→ **WHAT YOU SHOULD DO**: In the records below, find each line with the word "body" and copy it.

→ **MATERIAL FOR THE TASK**:
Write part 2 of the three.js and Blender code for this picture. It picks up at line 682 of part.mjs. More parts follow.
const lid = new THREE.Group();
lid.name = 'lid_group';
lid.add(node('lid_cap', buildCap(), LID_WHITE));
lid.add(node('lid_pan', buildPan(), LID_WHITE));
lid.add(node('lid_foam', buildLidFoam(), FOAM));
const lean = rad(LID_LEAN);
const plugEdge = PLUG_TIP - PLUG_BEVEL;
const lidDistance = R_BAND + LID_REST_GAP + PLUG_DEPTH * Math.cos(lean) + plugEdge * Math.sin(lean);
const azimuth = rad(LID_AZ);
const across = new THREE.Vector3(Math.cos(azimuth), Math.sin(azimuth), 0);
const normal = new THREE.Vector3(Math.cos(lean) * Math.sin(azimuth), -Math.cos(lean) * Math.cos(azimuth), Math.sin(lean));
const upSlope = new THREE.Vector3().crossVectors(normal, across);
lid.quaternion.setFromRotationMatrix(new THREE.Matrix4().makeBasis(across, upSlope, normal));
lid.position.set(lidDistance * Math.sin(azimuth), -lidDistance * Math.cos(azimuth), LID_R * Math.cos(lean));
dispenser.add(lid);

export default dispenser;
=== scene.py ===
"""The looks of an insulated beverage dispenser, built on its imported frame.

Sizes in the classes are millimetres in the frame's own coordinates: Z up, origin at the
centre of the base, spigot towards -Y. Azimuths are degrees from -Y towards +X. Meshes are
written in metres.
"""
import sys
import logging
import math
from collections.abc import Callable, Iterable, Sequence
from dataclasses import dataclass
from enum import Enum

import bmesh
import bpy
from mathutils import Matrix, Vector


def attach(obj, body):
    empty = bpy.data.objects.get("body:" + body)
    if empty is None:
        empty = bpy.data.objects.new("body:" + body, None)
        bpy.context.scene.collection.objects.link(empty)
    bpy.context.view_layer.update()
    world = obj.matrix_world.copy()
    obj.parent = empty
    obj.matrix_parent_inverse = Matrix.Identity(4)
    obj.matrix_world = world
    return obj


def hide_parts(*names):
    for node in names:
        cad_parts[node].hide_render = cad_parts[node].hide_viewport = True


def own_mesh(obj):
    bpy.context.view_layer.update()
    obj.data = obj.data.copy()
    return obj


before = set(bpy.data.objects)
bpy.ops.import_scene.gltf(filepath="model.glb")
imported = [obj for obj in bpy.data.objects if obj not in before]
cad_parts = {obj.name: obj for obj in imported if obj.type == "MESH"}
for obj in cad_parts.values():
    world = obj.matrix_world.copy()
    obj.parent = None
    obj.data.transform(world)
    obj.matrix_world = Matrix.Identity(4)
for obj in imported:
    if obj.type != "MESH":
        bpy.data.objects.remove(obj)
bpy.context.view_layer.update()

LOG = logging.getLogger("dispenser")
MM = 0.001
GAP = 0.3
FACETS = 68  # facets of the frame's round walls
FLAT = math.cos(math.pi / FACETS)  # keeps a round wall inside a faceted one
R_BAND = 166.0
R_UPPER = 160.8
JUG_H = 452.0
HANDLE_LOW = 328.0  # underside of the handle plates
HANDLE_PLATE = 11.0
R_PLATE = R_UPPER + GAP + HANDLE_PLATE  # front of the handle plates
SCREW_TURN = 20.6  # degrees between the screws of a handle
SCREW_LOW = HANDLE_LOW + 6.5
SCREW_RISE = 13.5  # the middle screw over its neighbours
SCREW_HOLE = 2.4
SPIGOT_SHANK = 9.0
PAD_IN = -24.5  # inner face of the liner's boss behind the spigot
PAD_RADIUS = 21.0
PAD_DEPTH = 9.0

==

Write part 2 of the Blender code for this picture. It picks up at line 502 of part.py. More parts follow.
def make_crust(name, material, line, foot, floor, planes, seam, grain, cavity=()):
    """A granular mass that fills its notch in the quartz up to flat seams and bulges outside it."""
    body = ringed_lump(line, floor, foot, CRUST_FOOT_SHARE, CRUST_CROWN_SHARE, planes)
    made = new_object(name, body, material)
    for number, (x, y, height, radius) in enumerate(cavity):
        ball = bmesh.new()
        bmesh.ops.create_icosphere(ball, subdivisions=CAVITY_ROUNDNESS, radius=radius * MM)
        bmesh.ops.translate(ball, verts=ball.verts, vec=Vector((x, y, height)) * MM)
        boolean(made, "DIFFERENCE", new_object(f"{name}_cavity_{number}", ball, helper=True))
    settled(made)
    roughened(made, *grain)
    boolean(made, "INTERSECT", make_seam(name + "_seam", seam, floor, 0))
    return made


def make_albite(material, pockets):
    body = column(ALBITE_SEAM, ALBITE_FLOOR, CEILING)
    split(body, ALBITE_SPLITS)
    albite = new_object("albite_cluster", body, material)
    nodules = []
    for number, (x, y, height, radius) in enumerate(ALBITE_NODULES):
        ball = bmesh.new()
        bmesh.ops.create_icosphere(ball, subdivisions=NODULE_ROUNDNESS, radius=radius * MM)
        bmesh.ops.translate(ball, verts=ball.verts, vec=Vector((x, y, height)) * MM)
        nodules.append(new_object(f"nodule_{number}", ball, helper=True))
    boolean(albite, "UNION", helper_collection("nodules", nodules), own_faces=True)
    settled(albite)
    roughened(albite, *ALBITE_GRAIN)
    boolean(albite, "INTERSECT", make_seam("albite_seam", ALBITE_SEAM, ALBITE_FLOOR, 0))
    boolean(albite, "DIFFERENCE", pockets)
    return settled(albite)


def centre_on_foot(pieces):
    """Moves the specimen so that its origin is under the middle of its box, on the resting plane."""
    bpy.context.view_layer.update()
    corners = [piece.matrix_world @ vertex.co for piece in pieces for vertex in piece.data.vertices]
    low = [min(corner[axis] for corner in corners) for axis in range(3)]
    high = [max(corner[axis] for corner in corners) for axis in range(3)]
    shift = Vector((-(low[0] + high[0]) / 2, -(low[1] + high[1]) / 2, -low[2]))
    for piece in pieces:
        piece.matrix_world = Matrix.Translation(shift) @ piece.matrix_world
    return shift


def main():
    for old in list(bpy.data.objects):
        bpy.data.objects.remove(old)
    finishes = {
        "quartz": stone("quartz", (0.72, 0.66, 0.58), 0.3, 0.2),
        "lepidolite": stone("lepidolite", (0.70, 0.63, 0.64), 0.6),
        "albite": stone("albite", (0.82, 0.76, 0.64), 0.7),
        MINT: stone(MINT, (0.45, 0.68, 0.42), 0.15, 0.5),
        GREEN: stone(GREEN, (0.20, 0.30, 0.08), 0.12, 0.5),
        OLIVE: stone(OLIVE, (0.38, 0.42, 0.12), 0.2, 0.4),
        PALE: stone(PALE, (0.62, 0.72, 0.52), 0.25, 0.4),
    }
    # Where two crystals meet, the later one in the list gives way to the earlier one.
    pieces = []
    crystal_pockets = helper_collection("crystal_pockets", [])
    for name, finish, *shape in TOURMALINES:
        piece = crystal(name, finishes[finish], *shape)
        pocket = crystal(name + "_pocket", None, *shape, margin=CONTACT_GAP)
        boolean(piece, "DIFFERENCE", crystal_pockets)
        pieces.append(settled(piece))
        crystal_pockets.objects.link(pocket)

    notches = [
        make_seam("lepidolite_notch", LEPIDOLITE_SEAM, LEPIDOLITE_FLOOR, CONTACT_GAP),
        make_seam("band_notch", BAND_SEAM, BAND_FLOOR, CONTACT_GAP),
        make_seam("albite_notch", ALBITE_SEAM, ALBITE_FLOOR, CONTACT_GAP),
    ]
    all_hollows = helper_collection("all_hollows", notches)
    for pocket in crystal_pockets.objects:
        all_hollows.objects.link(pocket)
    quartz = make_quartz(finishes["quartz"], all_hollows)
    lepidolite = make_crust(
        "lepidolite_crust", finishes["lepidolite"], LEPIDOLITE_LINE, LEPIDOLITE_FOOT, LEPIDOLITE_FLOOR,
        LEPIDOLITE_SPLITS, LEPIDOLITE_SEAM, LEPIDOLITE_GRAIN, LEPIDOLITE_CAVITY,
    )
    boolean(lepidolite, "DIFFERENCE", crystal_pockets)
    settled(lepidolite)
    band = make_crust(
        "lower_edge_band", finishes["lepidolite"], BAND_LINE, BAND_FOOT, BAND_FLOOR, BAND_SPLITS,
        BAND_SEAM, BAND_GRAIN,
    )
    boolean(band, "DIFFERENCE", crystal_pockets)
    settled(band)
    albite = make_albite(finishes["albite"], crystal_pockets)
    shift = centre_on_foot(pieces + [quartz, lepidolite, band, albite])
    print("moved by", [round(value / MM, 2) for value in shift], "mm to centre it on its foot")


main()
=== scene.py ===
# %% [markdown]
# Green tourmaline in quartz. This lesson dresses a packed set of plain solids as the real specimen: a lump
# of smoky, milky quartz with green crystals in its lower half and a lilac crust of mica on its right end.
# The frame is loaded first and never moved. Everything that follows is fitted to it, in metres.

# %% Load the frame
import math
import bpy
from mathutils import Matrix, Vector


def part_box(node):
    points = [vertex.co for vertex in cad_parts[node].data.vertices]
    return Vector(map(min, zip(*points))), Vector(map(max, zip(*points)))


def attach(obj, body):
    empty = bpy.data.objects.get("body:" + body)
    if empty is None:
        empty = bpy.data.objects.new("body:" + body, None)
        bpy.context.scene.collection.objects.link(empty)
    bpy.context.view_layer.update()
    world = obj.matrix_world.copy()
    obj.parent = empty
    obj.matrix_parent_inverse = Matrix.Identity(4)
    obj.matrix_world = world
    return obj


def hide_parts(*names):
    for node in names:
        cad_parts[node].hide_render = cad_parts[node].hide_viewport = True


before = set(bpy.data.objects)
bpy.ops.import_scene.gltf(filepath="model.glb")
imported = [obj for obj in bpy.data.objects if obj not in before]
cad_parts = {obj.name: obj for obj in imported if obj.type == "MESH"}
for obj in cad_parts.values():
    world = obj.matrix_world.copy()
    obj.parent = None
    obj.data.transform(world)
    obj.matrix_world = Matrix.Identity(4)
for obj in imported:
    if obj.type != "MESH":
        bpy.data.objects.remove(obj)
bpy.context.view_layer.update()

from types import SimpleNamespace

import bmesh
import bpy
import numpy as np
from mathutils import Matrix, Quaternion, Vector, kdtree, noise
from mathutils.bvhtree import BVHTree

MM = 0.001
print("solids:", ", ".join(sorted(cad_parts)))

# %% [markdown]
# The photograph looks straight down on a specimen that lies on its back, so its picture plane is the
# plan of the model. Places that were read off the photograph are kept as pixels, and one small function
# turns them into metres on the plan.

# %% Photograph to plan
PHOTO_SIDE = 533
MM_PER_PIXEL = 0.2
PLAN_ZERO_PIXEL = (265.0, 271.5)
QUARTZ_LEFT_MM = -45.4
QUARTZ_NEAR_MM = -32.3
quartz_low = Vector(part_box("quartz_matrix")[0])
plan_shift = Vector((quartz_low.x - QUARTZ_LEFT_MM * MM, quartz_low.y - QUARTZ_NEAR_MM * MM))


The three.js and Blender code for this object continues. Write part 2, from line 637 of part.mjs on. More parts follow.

==

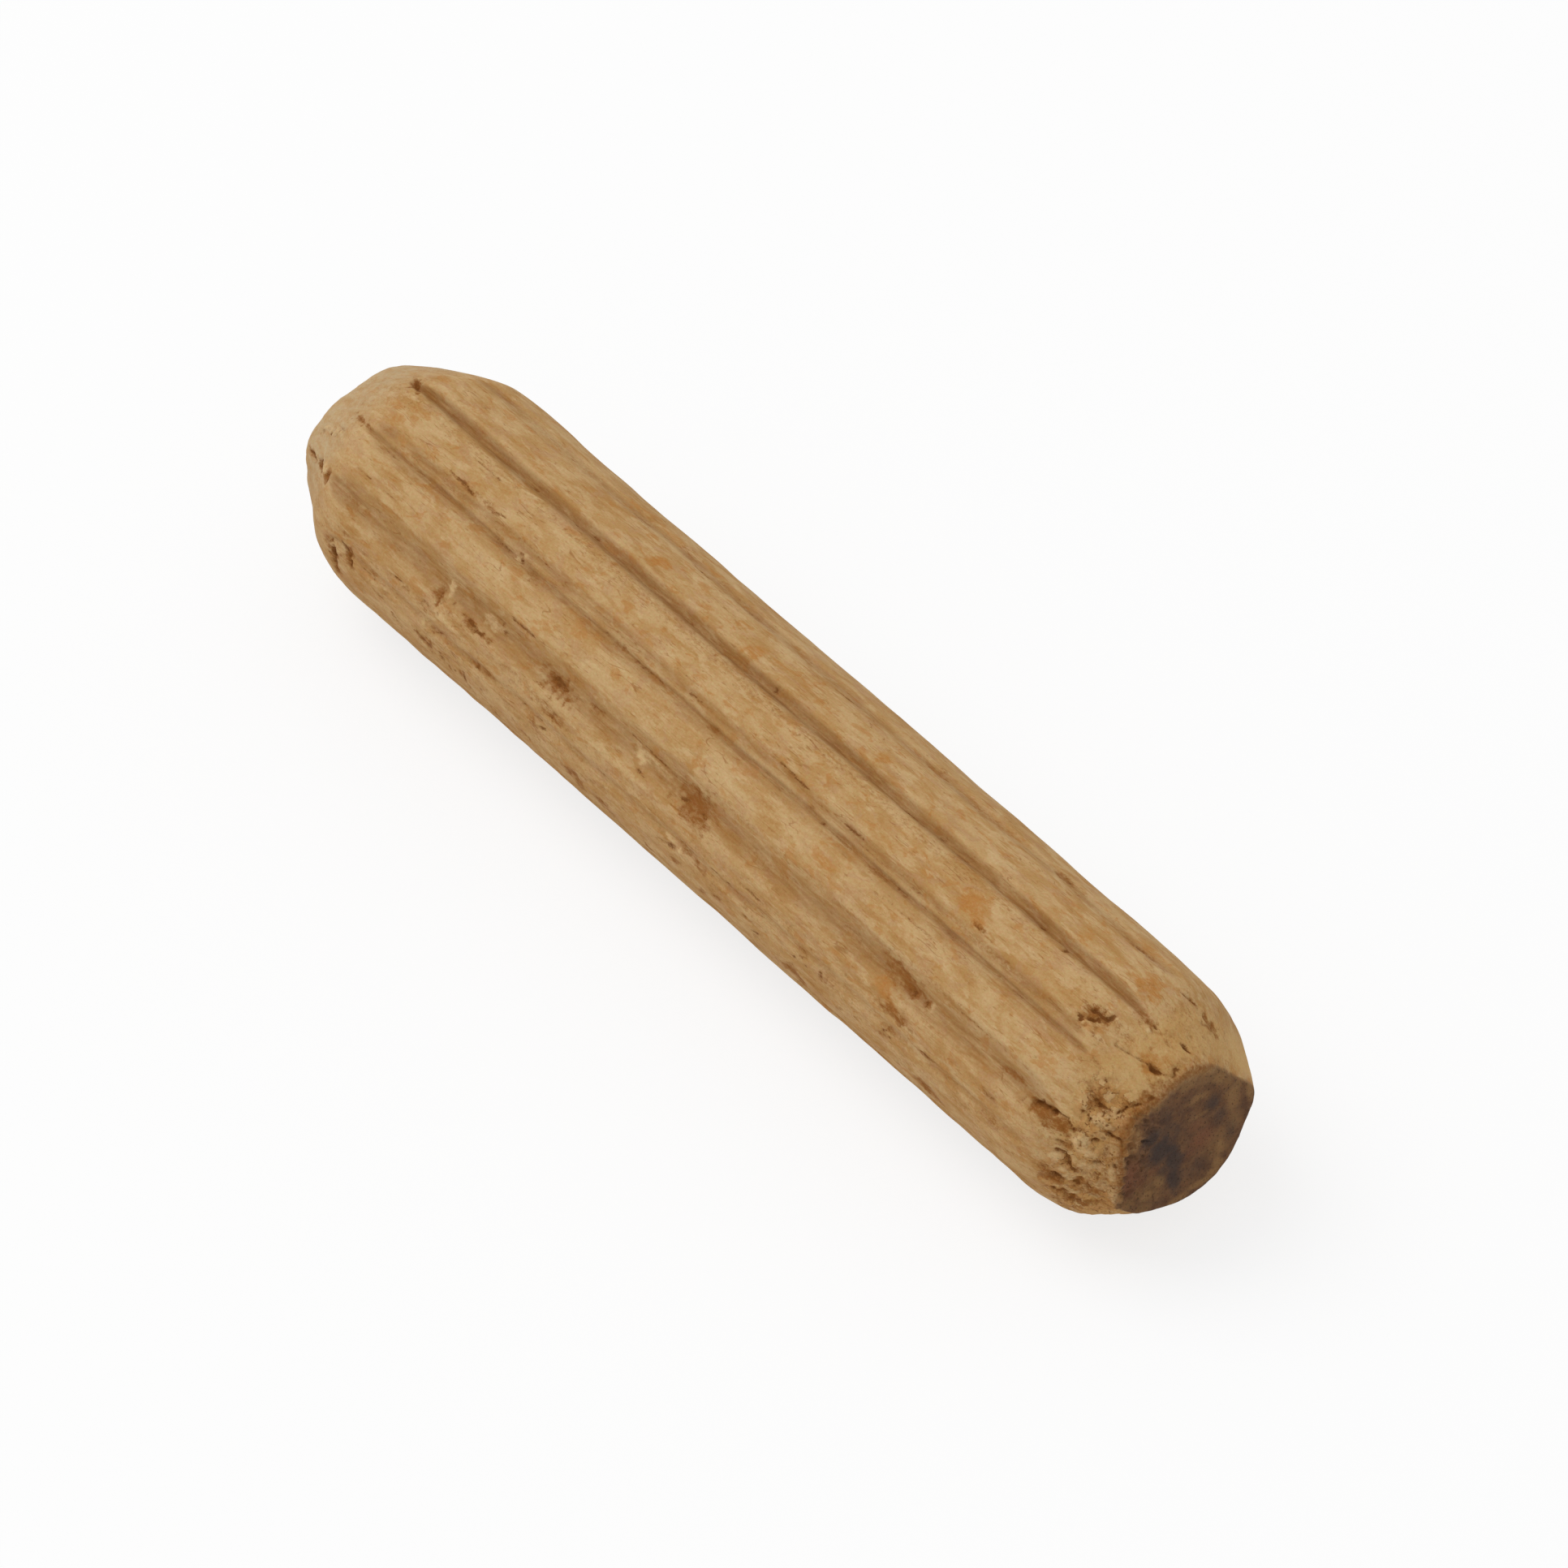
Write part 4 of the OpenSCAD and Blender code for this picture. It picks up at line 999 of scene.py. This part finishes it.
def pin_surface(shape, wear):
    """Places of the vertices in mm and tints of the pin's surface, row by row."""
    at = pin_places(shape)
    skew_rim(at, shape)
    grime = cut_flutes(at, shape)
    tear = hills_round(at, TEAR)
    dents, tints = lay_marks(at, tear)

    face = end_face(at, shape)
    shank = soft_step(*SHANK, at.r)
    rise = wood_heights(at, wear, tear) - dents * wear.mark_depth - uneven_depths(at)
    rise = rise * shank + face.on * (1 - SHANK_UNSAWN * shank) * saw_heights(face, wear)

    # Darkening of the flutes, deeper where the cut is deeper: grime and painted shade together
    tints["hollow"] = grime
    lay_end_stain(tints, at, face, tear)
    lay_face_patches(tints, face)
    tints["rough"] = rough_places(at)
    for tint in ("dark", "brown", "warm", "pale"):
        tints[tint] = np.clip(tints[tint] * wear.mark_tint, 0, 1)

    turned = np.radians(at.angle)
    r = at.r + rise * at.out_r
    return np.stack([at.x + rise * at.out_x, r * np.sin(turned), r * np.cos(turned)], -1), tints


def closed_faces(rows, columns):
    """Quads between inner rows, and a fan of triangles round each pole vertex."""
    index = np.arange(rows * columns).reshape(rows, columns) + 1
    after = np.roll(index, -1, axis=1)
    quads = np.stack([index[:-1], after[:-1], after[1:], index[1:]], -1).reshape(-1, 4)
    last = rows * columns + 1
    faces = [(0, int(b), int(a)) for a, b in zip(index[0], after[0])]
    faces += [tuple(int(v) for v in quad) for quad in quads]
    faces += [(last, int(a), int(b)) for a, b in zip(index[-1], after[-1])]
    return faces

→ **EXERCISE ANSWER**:
def attach(obj, body):
    empty = bpy.data.objects.get("body:" + body)
        empty = bpy.data.objects.new("body:" + body, None)
    body = ringed_lump(line, floor, foot, CRUST_FOOT_SHARE, CRUST_CROWN_SHARE, planes)
    made = new_object(name, body, material)
    body = column(ALBITE_SEAM, ALBITE_FLOOR, CEILING)
    split(body, ALBITE_SPLITS)
    albite = new_object("albite_cluster", body, material)
def attach(obj, body):
    empty = bpy.data.objects.get("body:" + body)
        empty = bpy.data.objects.new("body:" + body, None)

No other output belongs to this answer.